Caring for and inspecting hearing protection devices does more than prolong the life of PPE and ensure that it’s effectively doing its job. Helping workers build a strong habit of cleaning and inspecting also increases the likelihood of them using the items when needed. Who wants to put dirty earplugs in their ear? And how comfortable will worn-out earcups be? This routine of looking at their PPE also gets people thinking about safety on a regular basis.

Cleaning PPE at the end of a shift means the items are ready to go the next day, and it could also instill a “safety is important” message before workers drive home—which for most tired workers is statistically the riskiest thing they’ll do all day.
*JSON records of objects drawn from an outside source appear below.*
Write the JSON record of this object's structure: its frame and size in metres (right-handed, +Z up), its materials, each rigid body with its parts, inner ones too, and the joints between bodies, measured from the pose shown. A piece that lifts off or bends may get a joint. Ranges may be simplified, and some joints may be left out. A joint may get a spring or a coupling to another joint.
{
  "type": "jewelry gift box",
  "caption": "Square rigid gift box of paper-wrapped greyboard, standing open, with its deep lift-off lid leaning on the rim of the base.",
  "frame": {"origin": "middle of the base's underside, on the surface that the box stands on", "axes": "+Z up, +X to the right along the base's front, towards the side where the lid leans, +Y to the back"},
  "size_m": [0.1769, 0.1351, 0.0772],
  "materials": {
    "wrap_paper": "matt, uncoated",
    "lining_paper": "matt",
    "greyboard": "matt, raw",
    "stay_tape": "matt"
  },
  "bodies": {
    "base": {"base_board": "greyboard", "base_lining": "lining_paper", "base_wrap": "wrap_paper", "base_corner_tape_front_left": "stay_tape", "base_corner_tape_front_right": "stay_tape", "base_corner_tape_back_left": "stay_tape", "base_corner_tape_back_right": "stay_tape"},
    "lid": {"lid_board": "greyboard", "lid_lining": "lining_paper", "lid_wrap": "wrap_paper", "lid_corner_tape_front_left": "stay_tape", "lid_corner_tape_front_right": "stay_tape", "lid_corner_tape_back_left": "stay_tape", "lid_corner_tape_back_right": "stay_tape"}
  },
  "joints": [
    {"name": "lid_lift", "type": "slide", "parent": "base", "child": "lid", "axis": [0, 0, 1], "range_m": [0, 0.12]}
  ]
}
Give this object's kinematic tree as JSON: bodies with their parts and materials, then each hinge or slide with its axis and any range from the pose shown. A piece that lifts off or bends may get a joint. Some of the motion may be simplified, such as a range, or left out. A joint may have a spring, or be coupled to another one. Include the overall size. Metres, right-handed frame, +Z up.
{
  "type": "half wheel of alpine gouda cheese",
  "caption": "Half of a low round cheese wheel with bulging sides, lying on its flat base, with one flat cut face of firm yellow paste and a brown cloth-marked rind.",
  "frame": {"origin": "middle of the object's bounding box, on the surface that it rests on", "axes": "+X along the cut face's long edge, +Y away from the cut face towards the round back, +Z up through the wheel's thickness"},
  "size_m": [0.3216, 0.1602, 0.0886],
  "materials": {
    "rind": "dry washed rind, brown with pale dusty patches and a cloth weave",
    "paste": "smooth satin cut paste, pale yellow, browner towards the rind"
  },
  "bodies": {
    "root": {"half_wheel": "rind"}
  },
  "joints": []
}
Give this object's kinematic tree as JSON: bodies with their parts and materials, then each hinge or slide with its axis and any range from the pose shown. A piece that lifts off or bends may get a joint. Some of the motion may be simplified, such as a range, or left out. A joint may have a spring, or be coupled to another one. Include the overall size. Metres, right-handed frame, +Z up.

Having signage near the cleaning location could reinforce this message.

Inspecting PPE before each shift has a similar effect. Yes, PPE can be inspected when it’s clean, but that means missing out on an opportunity to get people thinking about safety and make sure they have their PPE in hand before they begin work. If issues are discovered, they can be resolved before they expose themselves to noise, not afterward.

These little habits may seem unimportant to workers at first, but if you help them understand the bigger picture about habits and their residual effects, and that it’s not just about caring for PPE but caring about themselves, then hopefully they’ll humor you until the habits are formed. After that, they’ll carry out the actions automatically as part of their standard daily routine.